REQUIRED WORK: Output all of the entries exactly as written.
──────── MATERIAL PROVIDED ────────
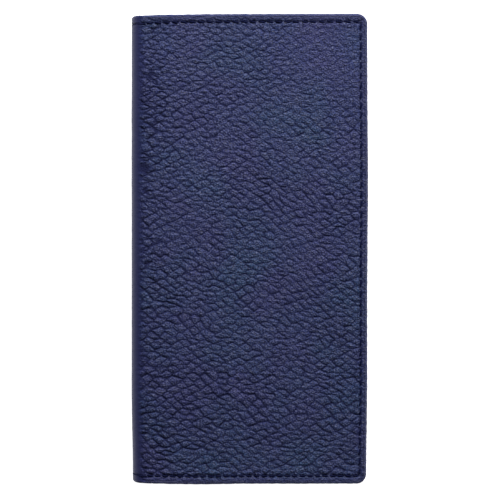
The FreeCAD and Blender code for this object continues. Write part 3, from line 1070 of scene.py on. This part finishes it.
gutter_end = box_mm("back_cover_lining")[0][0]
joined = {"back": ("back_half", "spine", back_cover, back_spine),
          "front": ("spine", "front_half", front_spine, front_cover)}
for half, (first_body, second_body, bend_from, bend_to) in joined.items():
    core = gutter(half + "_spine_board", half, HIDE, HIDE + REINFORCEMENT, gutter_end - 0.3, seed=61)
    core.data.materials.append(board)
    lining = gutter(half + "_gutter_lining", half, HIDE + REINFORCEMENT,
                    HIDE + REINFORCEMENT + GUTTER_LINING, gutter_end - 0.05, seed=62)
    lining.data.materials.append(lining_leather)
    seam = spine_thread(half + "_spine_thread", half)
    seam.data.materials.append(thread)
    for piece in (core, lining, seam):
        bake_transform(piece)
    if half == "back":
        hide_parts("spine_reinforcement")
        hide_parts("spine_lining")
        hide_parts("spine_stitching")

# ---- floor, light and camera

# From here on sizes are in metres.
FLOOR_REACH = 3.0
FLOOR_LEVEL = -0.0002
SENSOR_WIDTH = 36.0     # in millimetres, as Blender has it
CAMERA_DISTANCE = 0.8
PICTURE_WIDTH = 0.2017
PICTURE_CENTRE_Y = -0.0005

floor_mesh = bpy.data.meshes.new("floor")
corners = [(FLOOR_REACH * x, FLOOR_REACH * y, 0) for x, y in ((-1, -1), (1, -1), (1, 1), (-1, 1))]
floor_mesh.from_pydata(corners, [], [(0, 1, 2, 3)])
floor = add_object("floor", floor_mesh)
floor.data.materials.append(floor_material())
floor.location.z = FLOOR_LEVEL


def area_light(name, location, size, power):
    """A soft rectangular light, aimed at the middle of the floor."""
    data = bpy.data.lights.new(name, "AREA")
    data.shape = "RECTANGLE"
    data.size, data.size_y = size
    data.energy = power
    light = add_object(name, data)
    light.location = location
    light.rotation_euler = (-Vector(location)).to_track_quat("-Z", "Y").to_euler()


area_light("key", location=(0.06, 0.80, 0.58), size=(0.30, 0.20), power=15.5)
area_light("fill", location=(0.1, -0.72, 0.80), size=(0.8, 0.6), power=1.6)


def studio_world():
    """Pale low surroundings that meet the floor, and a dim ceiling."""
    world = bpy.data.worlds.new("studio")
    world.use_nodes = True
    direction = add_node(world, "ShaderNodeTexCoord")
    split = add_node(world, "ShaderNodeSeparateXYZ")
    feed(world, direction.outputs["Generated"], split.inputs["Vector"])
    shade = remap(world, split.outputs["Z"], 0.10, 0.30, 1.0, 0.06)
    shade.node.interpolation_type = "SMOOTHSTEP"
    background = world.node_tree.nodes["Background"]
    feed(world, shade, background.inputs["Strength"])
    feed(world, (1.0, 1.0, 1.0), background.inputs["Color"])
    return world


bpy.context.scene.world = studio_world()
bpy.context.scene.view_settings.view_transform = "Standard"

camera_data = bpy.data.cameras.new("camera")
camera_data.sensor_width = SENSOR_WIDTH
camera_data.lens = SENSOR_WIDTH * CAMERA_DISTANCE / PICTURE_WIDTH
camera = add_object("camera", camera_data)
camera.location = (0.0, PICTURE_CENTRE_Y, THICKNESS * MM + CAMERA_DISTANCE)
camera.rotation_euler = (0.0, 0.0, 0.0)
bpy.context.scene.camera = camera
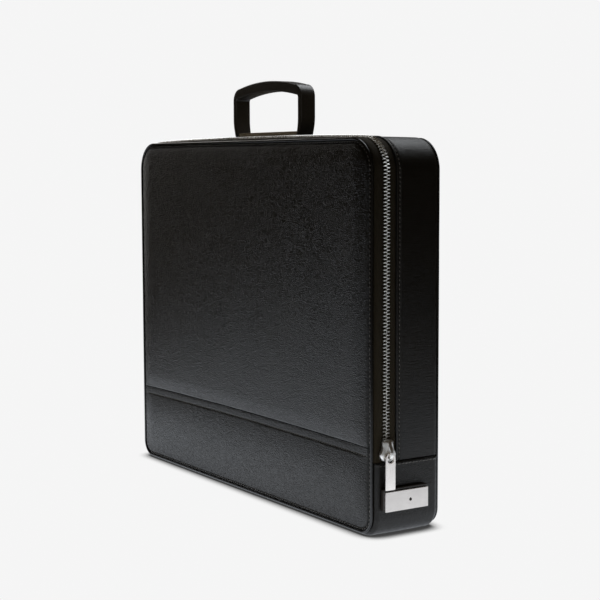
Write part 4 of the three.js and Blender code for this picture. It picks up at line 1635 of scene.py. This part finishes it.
────────
RESULT FOR THIS EXERCISE:
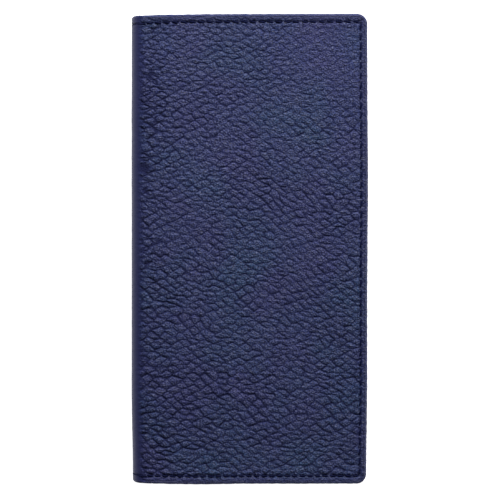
The FreeCAD and Blender code for this object continues. Write part 3, from line 1070 of scene.py on. This part finishes it.
gutter_end = box_mm("back_cover_lining")[0][0]
joined = {"back": ("back_half", "spine", back_cover, back_spine),
          "front": ("spine", "front_half", front_spine, front_cover)}
for half, (first_body, second_body, bend_from, bend_to) in joined.items():
    core = gutter(half + "_spine_board", half, HIDE, HIDE + REINFORCEMENT, gutter_end - 0.3, seed=61)
    core.data.materials.append(board)
    lining = gutter(half + "_gutter_lining", half, HIDE + REINFORCEMENT,
                    HIDE + REINFORCEMENT + GUTTER_LINING, gutter_end - 0.05, seed=62)
    lining.data.materials.append(lining_leather)
    seam = spine_thread(half + "_spine_thread", half)
    seam.data.materials.append(thread)
    for piece in (core, lining, seam):
        bake_transform(piece)
    if half == "back":
        hide_parts("spine_reinforcement")
        hide_parts("spine_lining")
        hide_parts("spine_stitching")

# ---- floor, light and camera

# From here on sizes are in metres.
FLOOR_REACH = 3.0
FLOOR_LEVEL = -0.0002
SENSOR_WIDTH = 36.0     # in millimetres, as Blender has it
CAMERA_DISTANCE = 0.8
PICTURE_WIDTH = 0.2017
PICTURE_CENTRE_Y = -0.0005

floor_mesh = bpy.data.meshes.new("floor")
corners = [(FLOOR_REACH * x, FLOOR_REACH * y, 0) for x, y in ((-1, -1), (1, -1), (1, 1), (-1, 1))]
floor_mesh.from_pydata(corners, [], [(0, 1, 2, 3)])
floor = add_object("floor", floor_mesh)
floor.data.materials.append(floor_material())
floor.location.z = FLOOR_LEVEL


def area_light(name, location, size, power):
    """A soft rectangular light, aimed at the middle of the floor."""
    data = bpy.data.lights.new(name, "AREA")
    data.shape = "RECTANGLE"
    data.size, data.size_y = size
    data.energy = power
    light = add_object(name, data)
    light.location = location
    light.rotation_euler = (-Vector(location)).to_track_quat("-Z", "Y").to_euler()


area_light("key", location=(0.06, 0.80, 0.58), size=(0.30, 0.20), power=15.5)
area_light("fill", location=(0.1, -0.72, 0.80), size=(0.8, 0.6), power=1.6)


def studio_world():
    """Pale low surroundings that meet the floor, and a dim ceiling."""
    world = bpy.data.worlds.new("studio")
    world.use_nodes = True
    direction = add_node(world, "ShaderNodeTexCoord")
    split = add_node(world, "ShaderNodeSeparateXYZ")
    feed(world, direction.outputs["Generated"], split.inputs["Vector"])
    shade = remap(world, split.outputs["Z"], 0.10, 0.30, 1.0, 0.06)
    shade.node.interpolation_type = "SMOOTHSTEP"
    background = world.node_tree.nodes["Background"]
    feed(world, shade, background.inputs["Strength"])
    feed(world, (1.0, 1.0, 1.0), background.inputs["Color"])
    return world


bpy.context.scene.world = studio_world()
bpy.context.scene.view_settings.view_transform = "Standard"

camera_data = bpy.data.cameras.new("camera")
camera_data.sensor_width = SENSOR_WIDTH
camera_data.lens = SENSOR_WIDTH * CAMERA_DISTANCE / PICTURE_WIDTH
camera = add_object("camera", camera_data)
camera.location = (0.0, PICTURE_CENTRE_Y, THICKNESS * MM + CAMERA_DISTANCE)
camera.rotation_euler = (0.0, 0.0, 0.0)
bpy.context.scene.camera = camera
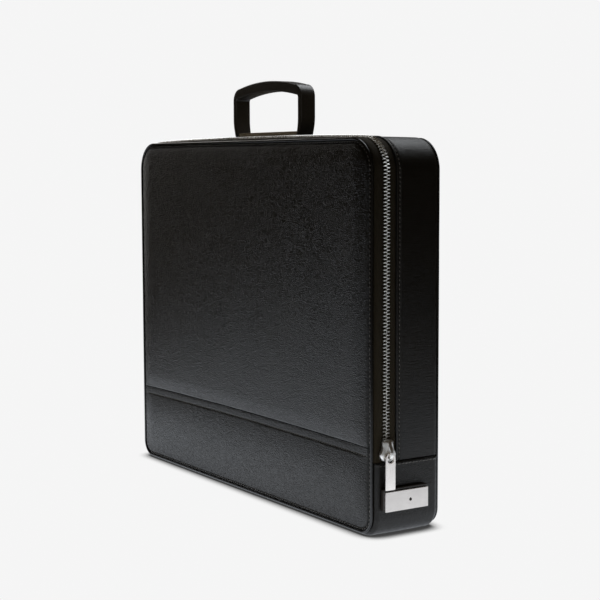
Write part 4 of the three.js and Blender code for this picture. It picks up at line 1635 of scene.py. This part finishes it.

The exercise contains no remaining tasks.